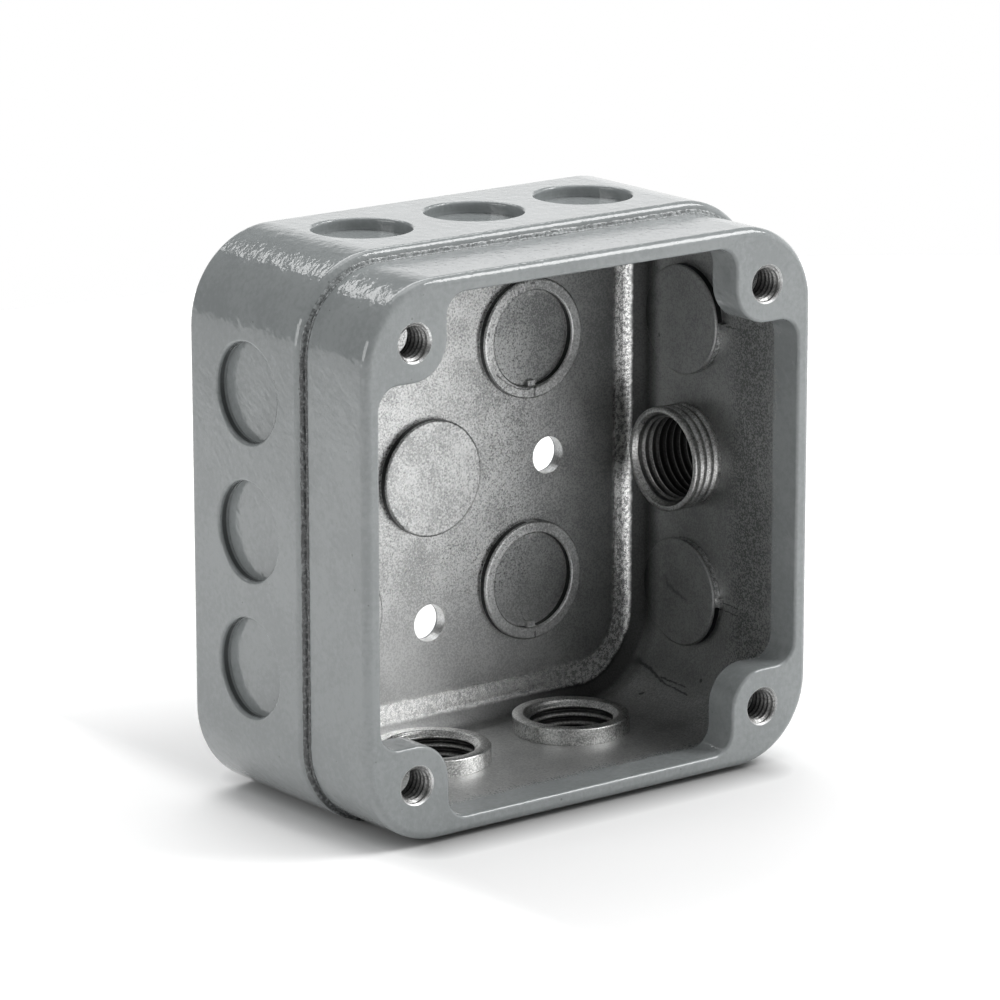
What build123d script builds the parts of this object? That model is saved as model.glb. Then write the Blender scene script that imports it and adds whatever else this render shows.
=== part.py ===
from build123d import *
import os

os.makedirs("parts", exist_ok=True)

# Square steel utility box, standing on its bottom wall with the open side towards -Y.
# X is the width, Y the depth from the open side to the back, Z the height.
# All sizes are in millimetres.

# Rear shell: the deep square pan that carries the knockouts and the hubs.
shell_side = 122.4
shell_corner = 19.9
box_depth = 60.2
wall = 3.1
back_edge = 1.7
rim_edge = 1.5
root_fillet = 4.5

# Front ring: a shallower frame, smaller all round, welded to the front of the shell.
ring_inset = 1.7
ring_corner = 18.3
ring_drop = 0.75
ring_length = 20.8
ring_wall = 2.2
ring_edge = 1.8
lip_length = 8.0
lip_width = 3.7
lip_edge = 0.7
seam_bevel = 0.8

# Cover-screw ears in the four corners of the ring.
screw_inset = 12.7
screw_radius = 4.0
screw_mouth = 0.3
ear_lobe = 8.4
ear_fillet = 4.8

# Seam weld, run in the groove between the ring and the shell.
bead_height = 0.5
bead_edge = 0.45

# Knockouts: slugs half sheared out of the wall and standing proud on the inside.
slug_throw = 2.0
slug_edge = 0.5
band_edge = 0.4
recess_depth = 2.6
recess_rim = 0.6
slug_flare = 1.6
side_slug_radius = 12.3
side_row_pitch = 29.6
left_row_setback = 20.9
left_row_rise = 0.9
top_row_setback = 19.1
top_row_shift = 0.3
right_row_setback = 20.0
right_row_upper = 30.1
right_row_lower = 32.1
back_shift = 0.6
back_drop = 0.3
centre_slug_radius = 13.0
large_slug_radius = 13.5
small_slug_radius = 10.8
large_slug_offset = 27.5
tab_width = 2.0
tab_reach = 1.2
tab_height = 1.2

# Mounting holes in the back wall, on the centre lines.
mounting_radius = 4.2
mounting_offset = 33.0

# Threaded hubs for conduit. The bore is the thread's outer diameter.
hub_root_gap = 0.1
hub_bore_radius = 10.2
hub_mouth = 0.5
hub_fit = 0.05
hub_shoulder = 0.6
side_hub_wall = 1.5
side_hub_height = 7.3
side_hub_stub = 6.0
side_hub_drop = 0.7
bottom_hub_wall = 2.8
bottom_hub_height = 3.75
bottom_hub_inset = 36.1
bottom_hub_pitch = 38.5

shell_half = shell_side / 2
inner_half = shell_half - wall
inner_corner = shell_corner - wall
ring_side = shell_side - 2 * ring_inset
mouth_half = ring_side / 2 - lip_width
screw_half = ring_side / 2 - screw_inset
ear_half = screw_half - ear_lobe

recess_radius = side_slug_radius - slug_flare
ring_height = shell_half - ring_drop
side_hub_radius = hub_bore_radius + side_hub_wall
bottom_hub_radius = hub_bore_radius + bottom_hub_wall
hub_row_depth = box_depth - wall - root_fillet - hub_root_gap - bottom_hub_radius

left = (-1, 0, 0)
right = (1, 0, 0)
top = (0, 0, 1)
bottom = (0, 0, -1)


# A plane parallel to the open side at a given depth and height, facing the front.
def front_plane(depth, height=shell_half, shift=0.0):
    return Plane(origin=(shift, depth - box_depth / 2, height), x_dir=(1, 0, 0), z_dir=(0, -1, 0))


# A plane parallel to a side wall, facing outwards. Its local x runs along the depth.
def wall_plane(outward, distance, depth):
    origin = (
        outward[0] * distance,
        depth - box_depth / 2,
        shell_half + outward[2] * distance,
    )
    return Plane(origin=origin, x_dir=(0, 1, 0), z_dir=outward)


# Round edges of one radius that lie at one distance along an axis.
def round_edges(edges, axis, position, radius):
    at_position = edges.filter_by(GeomType.CIRCLE).filter_by_position(axis, position - 0.01, position + 0.01)
    return at_position.filter_by(lambda edge: abs(edge.radius - radius) < 0.01)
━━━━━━
*What the exercise asks*. Copy out the full material exactly as it appears.

*Problem solution*.
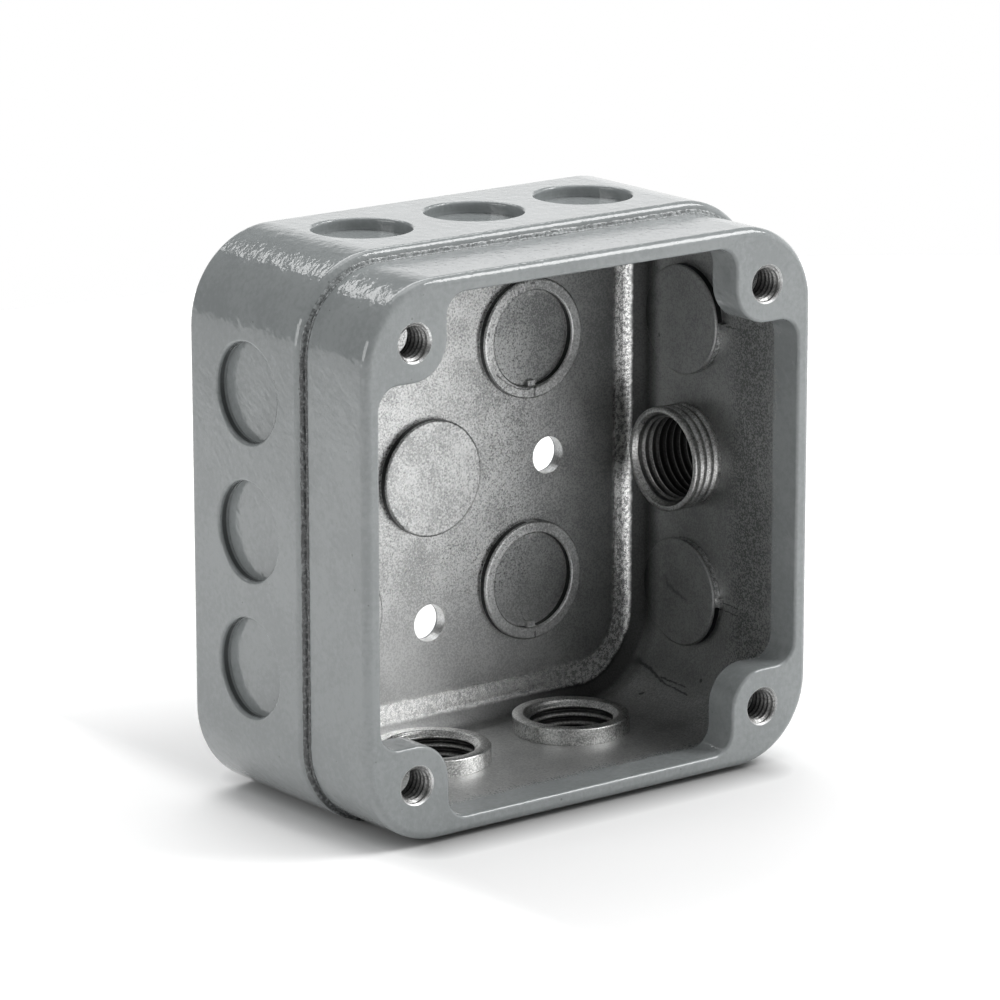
What build123d script builds the parts of this object? That model is saved as model.glb. Then write the Blender scene script that imports it and adds whatever else this render shows.
=== part.py ===
from build123d import *
import os

os.makedirs("parts", exist_ok=True)

# Square steel utility box, standing on its bottom wall with the open side towards -Y.
# X is the width, Y the depth from the open side to the back, Z the height.
# All sizes are in millimetres.

# Rear shell: the deep square pan that carries the knockouts and the hubs.
shell_side = 122.4
shell_corner = 19.9
box_depth = 60.2
wall = 3.1
back_edge = 1.7
rim_edge = 1.5
root_fillet = 4.5

# Front ring: a shallower frame, smaller all round, welded to the front of the shell.
ring_inset = 1.7
ring_corner = 18.3
ring_drop = 0.75
ring_length = 20.8
ring_wall = 2.2
ring_edge = 1.8
lip_length = 8.0
lip_width = 3.7
lip_edge = 0.7
seam_bevel = 0.8

# Cover-screw ears in the four corners of the ring.
screw_inset = 12.7
screw_radius = 4.0
screw_mouth = 0.3
ear_lobe = 8.4
ear_fillet = 4.8

# Seam weld, run in the groove between the ring and the shell.
bead_height = 0.5
bead_edge = 0.45

# Knockouts: slugs half sheared out of the wall and standing proud on the inside.
slug_throw = 2.0
slug_edge = 0.5
band_edge = 0.4
recess_depth = 2.6
recess_rim = 0.6
slug_flare = 1.6
side_slug_radius = 12.3
side_row_pitch = 29.6
left_row_setback = 20.9
left_row_rise = 0.9
top_row_setback = 19.1
top_row_shift = 0.3
right_row_setback = 20.0
right_row_upper = 30.1
right_row_lower = 32.1
back_shift = 0.6
back_drop = 0.3
centre_slug_radius = 13.0
large_slug_radius = 13.5
small_slug_radius = 10.8
large_slug_offset = 27.5
tab_width = 2.0
tab_reach = 1.2
tab_height = 1.2

# Mounting holes in the back wall, on the centre lines.
mounting_radius = 4.2
mounting_offset = 33.0

# Threaded hubs for conduit. The bore is the thread's outer diameter.
hub_root_gap = 0.1
hub_bore_radius = 10.2
hub_mouth = 0.5
hub_fit = 0.05
hub_shoulder = 0.6
side_hub_wall = 1.5
side_hub_height = 7.3
side_hub_stub = 6.0
side_hub_drop = 0.7
bottom_hub_wall = 2.8
bottom_hub_height = 3.75
bottom_hub_inset = 36.1
bottom_hub_pitch = 38.5

shell_half = shell_side / 2
inner_half = shell_half - wall
inner_corner = shell_corner - wall
ring_side = shell_side - 2 * ring_inset
mouth_half = ring_side / 2 - lip_width
screw_half = ring_side / 2 - screw_inset
ear_half = screw_half - ear_lobe

recess_radius = side_slug_radius - slug_flare
ring_height = shell_half - ring_drop
side_hub_radius = hub_bore_radius + side_hub_wall
bottom_hub_radius = hub_bore_radius + bottom_hub_wall
hub_row_depth = box_depth - wall - root_fillet - hub_root_gap - bottom_hub_radius

left = (-1, 0, 0)
right = (1, 0, 0)
top = (0, 0, 1)
bottom = (0, 0, -1)


# A plane parallel to the open side at a given depth and height, facing the front.
def front_plane(depth, height=shell_half, shift=0.0):
    return Plane(origin=(shift, depth - box_depth / 2, height), x_dir=(1, 0, 0), z_dir=(0, -1, 0))


# A plane parallel to a side wall, facing outwards. Its local x runs along the depth.
def wall_plane(outward, distance, depth):
    origin = (
        outward[0] * distance,
        depth - box_depth / 2,
        shell_half + outward[2] * distance,
    )
    return Plane(origin=origin, x_dir=(0, 1, 0), z_dir=outward)


# Round edges of one radius that lie at one distance along an axis.
def round_edges(edges, axis, position, radius):
    at_position = edges.filter_by(GeomType.CIRCLE).filter_by_position(axis, position - 0.01, position + 0.01)
    return at_position.filter_by(lambda edge: abs(edge.radius - radius) < 0.01)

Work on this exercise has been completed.